[Stated exercise]:
What lies from the line containing "outer = [for" through the line containing "imported = [obj"? Print exactly those lines, with both ends, and no others.

[Data excerpt]:
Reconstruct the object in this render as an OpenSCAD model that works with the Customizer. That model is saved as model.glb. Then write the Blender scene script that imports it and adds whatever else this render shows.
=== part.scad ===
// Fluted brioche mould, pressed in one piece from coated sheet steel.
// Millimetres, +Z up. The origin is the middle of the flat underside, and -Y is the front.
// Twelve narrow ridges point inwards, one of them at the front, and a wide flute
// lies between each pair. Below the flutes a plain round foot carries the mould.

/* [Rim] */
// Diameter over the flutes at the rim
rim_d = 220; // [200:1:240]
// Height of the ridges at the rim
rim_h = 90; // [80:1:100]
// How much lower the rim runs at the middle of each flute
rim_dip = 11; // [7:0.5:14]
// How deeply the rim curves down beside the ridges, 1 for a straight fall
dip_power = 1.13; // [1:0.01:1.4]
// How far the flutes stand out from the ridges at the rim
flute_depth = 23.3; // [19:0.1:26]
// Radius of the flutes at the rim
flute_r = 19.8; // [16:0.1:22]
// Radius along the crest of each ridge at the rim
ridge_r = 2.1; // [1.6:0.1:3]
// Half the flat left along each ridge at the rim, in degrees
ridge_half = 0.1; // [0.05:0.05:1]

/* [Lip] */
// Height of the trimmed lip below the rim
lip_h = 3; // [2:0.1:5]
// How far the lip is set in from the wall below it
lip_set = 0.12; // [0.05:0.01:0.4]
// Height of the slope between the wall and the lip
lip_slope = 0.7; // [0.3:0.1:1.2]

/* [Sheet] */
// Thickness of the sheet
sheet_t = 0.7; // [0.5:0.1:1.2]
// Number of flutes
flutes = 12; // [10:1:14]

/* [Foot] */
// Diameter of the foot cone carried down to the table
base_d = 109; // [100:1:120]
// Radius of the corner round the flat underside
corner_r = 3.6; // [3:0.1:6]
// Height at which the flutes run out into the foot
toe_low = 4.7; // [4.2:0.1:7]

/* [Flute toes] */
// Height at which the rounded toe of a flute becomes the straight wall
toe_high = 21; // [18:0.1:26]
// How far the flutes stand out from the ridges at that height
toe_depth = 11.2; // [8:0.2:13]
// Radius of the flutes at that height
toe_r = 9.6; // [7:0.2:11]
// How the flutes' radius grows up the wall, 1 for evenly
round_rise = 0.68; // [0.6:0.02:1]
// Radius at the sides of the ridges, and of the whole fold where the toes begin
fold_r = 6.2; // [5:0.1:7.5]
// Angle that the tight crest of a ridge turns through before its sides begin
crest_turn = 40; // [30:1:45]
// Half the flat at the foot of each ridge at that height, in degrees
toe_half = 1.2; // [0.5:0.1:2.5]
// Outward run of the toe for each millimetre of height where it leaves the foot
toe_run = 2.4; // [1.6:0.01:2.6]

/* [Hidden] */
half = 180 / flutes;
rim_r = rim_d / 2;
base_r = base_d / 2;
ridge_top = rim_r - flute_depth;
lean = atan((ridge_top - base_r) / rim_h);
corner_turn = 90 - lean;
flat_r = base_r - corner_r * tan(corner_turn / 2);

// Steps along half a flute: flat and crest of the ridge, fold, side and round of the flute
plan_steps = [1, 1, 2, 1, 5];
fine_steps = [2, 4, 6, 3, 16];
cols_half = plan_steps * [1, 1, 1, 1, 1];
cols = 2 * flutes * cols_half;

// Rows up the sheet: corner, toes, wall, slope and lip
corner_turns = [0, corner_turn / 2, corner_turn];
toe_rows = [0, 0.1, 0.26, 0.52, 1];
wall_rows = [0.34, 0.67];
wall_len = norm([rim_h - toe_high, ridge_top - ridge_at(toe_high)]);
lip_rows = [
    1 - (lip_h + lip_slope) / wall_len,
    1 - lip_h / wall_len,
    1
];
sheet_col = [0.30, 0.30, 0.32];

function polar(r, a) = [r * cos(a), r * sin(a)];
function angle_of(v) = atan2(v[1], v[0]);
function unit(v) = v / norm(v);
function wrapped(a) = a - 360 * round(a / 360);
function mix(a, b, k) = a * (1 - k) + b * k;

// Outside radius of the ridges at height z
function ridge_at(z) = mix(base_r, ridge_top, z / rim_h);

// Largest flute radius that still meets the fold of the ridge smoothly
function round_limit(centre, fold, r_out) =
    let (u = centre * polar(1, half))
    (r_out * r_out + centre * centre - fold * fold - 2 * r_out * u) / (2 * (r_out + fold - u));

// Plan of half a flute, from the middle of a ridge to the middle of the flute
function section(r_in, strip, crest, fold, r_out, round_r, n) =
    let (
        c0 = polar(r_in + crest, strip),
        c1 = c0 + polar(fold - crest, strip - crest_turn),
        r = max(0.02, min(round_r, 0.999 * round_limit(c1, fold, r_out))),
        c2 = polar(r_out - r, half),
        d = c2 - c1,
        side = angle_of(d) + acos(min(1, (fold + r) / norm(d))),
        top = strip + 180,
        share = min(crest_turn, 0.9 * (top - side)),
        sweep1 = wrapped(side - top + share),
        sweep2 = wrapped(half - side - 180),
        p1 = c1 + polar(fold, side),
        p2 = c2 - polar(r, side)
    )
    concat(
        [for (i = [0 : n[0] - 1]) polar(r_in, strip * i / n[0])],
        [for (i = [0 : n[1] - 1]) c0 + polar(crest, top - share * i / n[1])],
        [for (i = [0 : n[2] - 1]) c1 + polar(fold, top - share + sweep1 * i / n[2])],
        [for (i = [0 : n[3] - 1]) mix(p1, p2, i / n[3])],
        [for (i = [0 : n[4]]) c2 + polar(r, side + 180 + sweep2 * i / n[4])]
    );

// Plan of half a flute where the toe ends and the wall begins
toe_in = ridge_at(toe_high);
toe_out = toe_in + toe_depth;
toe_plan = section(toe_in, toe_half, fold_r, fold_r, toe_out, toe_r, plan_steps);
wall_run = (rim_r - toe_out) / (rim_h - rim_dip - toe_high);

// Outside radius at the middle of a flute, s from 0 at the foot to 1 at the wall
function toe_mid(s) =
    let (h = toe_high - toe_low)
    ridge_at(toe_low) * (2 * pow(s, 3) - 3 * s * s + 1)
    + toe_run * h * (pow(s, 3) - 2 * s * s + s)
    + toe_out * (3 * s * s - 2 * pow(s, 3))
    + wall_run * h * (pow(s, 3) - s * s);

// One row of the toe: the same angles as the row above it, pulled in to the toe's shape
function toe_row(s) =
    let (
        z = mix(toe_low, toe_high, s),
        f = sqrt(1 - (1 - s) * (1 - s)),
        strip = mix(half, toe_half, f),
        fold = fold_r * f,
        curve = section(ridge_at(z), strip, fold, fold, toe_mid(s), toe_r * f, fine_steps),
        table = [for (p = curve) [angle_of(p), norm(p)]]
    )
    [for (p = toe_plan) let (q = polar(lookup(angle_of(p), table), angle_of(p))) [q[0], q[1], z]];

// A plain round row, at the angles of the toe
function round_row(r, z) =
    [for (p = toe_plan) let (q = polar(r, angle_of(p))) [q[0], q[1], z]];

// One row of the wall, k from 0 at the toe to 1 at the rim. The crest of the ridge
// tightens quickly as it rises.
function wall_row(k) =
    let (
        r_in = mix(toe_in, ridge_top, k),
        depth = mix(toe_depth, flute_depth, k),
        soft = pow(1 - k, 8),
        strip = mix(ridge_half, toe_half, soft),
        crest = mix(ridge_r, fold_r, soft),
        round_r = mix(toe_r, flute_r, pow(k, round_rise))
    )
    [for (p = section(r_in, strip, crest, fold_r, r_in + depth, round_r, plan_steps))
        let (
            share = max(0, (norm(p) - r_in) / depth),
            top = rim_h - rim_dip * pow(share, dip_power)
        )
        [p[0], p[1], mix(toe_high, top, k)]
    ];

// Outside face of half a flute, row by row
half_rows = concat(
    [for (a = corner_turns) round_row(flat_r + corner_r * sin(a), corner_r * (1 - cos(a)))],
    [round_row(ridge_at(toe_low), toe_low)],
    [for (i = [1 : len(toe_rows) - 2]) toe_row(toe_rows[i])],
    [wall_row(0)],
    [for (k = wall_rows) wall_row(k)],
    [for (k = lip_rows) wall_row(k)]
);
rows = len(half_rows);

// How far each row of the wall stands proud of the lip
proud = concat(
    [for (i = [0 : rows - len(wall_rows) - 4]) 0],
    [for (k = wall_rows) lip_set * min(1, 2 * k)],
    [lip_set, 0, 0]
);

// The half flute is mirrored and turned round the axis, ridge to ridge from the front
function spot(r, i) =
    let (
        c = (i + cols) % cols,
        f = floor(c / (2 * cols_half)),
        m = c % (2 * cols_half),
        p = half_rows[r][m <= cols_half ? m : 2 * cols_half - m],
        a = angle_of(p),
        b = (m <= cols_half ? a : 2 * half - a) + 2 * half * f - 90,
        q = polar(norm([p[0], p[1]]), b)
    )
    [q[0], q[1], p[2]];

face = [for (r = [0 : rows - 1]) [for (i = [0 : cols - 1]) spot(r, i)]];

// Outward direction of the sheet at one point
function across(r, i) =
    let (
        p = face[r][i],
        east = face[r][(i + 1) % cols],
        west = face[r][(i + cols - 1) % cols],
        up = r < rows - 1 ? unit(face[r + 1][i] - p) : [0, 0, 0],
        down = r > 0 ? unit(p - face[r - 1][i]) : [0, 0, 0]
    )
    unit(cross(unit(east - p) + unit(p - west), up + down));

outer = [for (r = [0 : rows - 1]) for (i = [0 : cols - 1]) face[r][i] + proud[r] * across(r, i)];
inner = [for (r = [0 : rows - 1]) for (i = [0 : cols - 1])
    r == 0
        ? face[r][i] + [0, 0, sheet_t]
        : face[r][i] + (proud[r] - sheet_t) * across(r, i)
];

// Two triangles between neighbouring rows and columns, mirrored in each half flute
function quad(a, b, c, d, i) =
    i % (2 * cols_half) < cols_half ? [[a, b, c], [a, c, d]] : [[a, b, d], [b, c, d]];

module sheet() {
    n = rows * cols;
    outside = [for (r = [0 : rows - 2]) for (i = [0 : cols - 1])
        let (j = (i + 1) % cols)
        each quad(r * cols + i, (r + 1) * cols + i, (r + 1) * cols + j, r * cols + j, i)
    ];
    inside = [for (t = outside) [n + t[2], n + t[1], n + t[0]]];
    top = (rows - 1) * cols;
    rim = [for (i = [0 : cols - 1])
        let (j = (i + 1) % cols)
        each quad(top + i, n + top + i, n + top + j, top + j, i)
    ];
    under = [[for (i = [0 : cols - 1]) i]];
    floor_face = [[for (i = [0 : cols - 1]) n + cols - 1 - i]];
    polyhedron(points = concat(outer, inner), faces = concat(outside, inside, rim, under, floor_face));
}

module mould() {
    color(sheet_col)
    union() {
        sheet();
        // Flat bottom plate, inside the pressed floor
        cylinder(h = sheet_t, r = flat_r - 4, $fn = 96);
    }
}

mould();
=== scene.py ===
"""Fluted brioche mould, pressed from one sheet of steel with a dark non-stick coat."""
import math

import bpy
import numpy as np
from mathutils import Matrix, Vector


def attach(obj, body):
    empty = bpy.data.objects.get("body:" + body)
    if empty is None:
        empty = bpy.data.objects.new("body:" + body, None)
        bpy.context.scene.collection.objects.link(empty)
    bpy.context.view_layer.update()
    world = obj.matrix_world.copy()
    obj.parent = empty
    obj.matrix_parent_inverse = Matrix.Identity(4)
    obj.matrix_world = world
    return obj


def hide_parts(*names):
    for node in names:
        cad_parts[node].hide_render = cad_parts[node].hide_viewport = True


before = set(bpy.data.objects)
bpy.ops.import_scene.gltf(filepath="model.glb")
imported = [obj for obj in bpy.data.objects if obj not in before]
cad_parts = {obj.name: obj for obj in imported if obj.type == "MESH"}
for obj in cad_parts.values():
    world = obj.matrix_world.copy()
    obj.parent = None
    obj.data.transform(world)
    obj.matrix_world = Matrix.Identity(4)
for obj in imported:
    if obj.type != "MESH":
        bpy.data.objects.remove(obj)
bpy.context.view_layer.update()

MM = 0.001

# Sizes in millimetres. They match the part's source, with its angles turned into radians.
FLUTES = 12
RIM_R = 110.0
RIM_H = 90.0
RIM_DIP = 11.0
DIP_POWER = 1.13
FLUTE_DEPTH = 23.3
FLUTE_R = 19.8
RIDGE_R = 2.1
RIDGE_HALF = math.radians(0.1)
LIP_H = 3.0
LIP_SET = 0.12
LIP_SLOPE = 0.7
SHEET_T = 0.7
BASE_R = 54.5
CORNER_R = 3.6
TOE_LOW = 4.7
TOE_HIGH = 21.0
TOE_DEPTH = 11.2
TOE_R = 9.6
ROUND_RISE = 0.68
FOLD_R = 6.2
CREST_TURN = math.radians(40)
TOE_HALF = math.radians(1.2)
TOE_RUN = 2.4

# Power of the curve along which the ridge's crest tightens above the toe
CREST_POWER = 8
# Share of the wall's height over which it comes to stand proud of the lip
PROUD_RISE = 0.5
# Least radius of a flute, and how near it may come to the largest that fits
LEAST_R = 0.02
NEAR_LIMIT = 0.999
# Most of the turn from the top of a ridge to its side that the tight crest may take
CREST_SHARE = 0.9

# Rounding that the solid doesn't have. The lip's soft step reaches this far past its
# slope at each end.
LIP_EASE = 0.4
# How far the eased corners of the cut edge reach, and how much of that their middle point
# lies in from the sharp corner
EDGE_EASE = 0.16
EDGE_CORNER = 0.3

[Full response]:
outer = [for (r = [0 : rows - 1]) for (i = [0 : cols - 1]) face[r][i] + proud[r] * across(r, i)];
inner = [for (r = [0 : rows - 1]) for (i = [0 : cols - 1])
    r == 0
        ? face[r][i] + [0, 0, sheet_t]
        : face[r][i] + (proud[r] - sheet_t) * across(r, i)
];

// Two triangles between neighbouring rows and columns, mirrored in each half flute
function quad(a, b, c, d, i) =
    i % (2 * cols_half) < cols_half ? [[a, b, c], [a, c, d]] : [[a, b, d], [b, c, d]];

module sheet() {
    n = rows * cols;
    outside = [for (r = [0 : rows - 2]) for (i = [0 : cols - 1])
        let (j = (i + 1) % cols)
        each quad(r * cols + i, (r + 1) * cols + i, (r + 1) * cols + j, r * cols + j, i)
    ];
    inside = [for (t = outside) [n + t[2], n + t[1], n + t[0]]];
    top = (rows - 1) * cols;
    rim = [for (i = [0 : cols - 1])
        let (j = (i + 1) % cols)
        each quad(top + i, n + top + i, n + top + j, top + j, i)
    ];
    under = [[for (i = [0 : cols - 1]) i]];
    floor_face = [[for (i = [0 : cols - 1]) n + cols - 1 - i]];
    polyhedron(points = concat(outer, inner), faces = concat(outside, inside, rim, under, floor_face));
}

module mould() {
    color(sheet_col)
    union() {
        sheet();
        // Flat bottom plate, inside the pressed floor
        cylinder(h = sheet_t, r = flat_r - 4, $fn = 96);
    }
}

mould();
=== scene.py ===
"""Fluted brioche mould, pressed from one sheet of steel with a dark non-stick coat."""
import math

import bpy
import numpy as np
from mathutils import Matrix, Vector


def attach(obj, body):
    empty = bpy.data.objects.get("body:" + body)
    if empty is None:
        empty = bpy.data.objects.new("body:" + body, None)
        bpy.context.scene.collection.objects.link(empty)
    bpy.context.view_layer.update()
    world = obj.matrix_world.copy()
    obj.parent = empty
    obj.matrix_parent_inverse = Matrix.Identity(4)
    obj.matrix_world = world
    return obj


def hide_parts(*names):
    for node in names:
        cad_parts[node].hide_render = cad_parts[node].hide_viewport = True


before = set(bpy.data.objects)
bpy.ops.import_scene.gltf(filepath="model.glb")
imported = [obj for obj in bpy.data.objects if obj not in before]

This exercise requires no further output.